A blended family is where there has been a second, third or more marriages and there are children from different marriages contained within the family unit. For example: Bob is divorced from his prior wife, Nancy, with whom he has one child, Bobby. Sue is a widow. Sue has a son and daughter from her first marriage, Steve and Lisa. Bob and Sue marry, creating a new “blended family unit” consisting of Bob and Sue, Bobby, Steve and Lisa. As you can imagine, there are many concerns of Bob and Sue should address in planning their estates. This article will discuss the varying and often complex issues that arise in blended family situations similar to that of Bob and Sue.

Identifying the Need

Blended families have been on the rise over the last thirty years. Almost everyone can think of a divorce and remarriage situation that has impacted him or herself, their family or friends.

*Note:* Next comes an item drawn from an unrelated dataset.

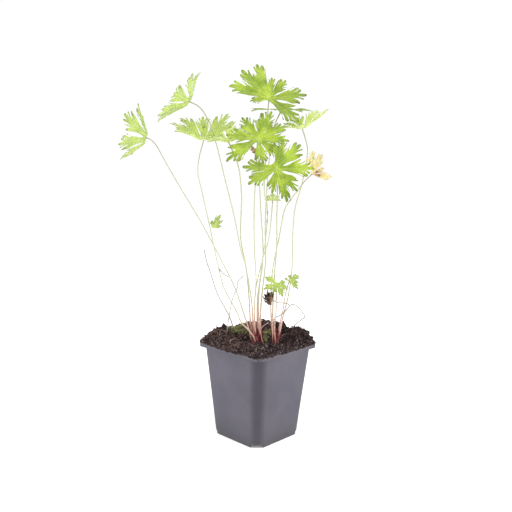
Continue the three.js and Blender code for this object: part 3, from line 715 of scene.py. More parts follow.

However, most people still do not recognize the importance of proper estate planning in blended family situations. There is a wide menu of inherent issues and potential problems awaiting the uniformed blended family at the death of a spouse. For example, husband dies and the new wife receives all of the husband’s assets due to a “boiler-plate” Will. The unfortunate result is that husband’s children are unintentionally disinherited at their father’s death. Or, a wife commingles her assets with her new, young, “tennis-pro” husband in joint ownership with right of survivorship. At wife’s death, the new husband receives all of wife’s assets by operation of law, again causing wife’s children to be unintentionally disinherited. In both situations, the deceased parent loved the children. The deceased parent did not intentionally set out to disinherit the children, but the unfortunate results are the same.